Namun, kesemua potensi dan konstribusi positif perikanan skala kecil tersebut tengah terancam oleh sederet persoalan yang akhir-akhir ini berkedok proyek mitigasi dan adaptasi perubahan iklim. Sebagai contoh, untuk mengurangi ketergantungan terhadap energi fosil, maka dipromosikan penggunaan biofuel sebagai sumber energi alternatif, termasuk dari minyak sawit.
Pada perkembangannya tidak sedikit ekosistem pesisir dan pulau-pulau kecil di Kepulauan Indonesia telah dikonversi untuk memenuhi kebutuhan pasar global biofuel.
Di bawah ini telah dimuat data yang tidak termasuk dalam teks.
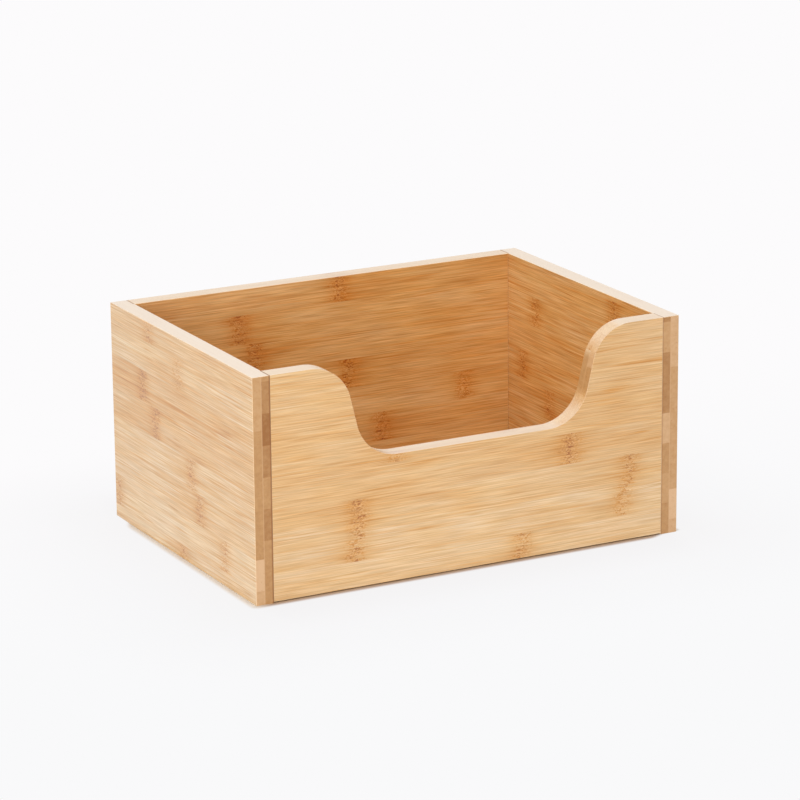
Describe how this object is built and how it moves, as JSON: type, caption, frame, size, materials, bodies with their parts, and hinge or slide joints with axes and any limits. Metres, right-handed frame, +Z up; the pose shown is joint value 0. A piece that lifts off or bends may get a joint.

Di Kabupaten Langkat Sumatera Utara, sedikitnya 16 ribu hektar hutan mangrove telah dikonversi menjadi perkebunan kelapa sawit. Akibatnya, sekitar 17 ribu nelayan dan masyarakat pesisir terganggu ruang hidup dan penghidupannya.
“Di sini, kami KNTI bersama sejumlah organisasi dan pemerintah daerah tengah melakukan rehabilitasi untuk mengembalikan fungsi ekologis ekosistem mangrove sebagai tempat pemijahan dan pemeliharaan ikan, serta mencegah meluasnya sedimentasi dan abrasi pantai,” tegasnya lagi.
Bahkan, ancaman naiknya muka air laut yang kerap diasosiasikan sebagai dampak perubahan iklim justru digunakan untuk memperluas pembangunan kota-kota pantai dengan reklamasi. Di Teluk Jakarta, proyek reklamasi dengan membangun 17 pulau baru membutuhkan lebih dari 3,3 miliar meter kubik pasir yang diambil dari daerah lain.
Akibat reklamasi ini, terusnya, sekitar 16 ribu nelayan berpotensi terganggu penghidupannya, ekosistem pesisir hancur, bahkan persoalan utama terkait penghentian pencemaran di Teluk Jakarta oleh berbagai perusahaan nyaris tidak lagi menjadi perhatian. Proyek reklamasi pantai serupa tengah terjadi dan mendapati perlawanan dibanyak tempat di Indonesia, seperti di Teluk Benoa, Bali, dan pesisir Makassar, Sulawesi Selatan.
Kondisi kontraproduktif semacam ini juga terjadi dalam hal strategi dunia memerangi pencurian ikan dan proyek perluasan konservasi laut. Satu sisi, instrumen dunia untuk mendukung pemberantasan pencurian ikan terus bertambah, tetapi perdagangan ikan hasil curian dari perairan Indonesia dan perairan lainnya masih terus berlangsung.
“Sama halnya mobilisasi pembiayaan dari Bank Dunia, ADB, GEF, USAID dan lainnya untuk kegiatan konservasi laut terus bergulir. Tetapi, sanksi global terhadap perusaha-perusahaan yang merusak lingkungan dan mencemari laut justru tidak semakin kuat. Sebaliknya, korporasi multinasional semacam Newmont dan Freeport semakin berani mengancam bahkan menggugat negara berdaulat seperti Indonesia ke arbitrase internasional,” pungkasnya.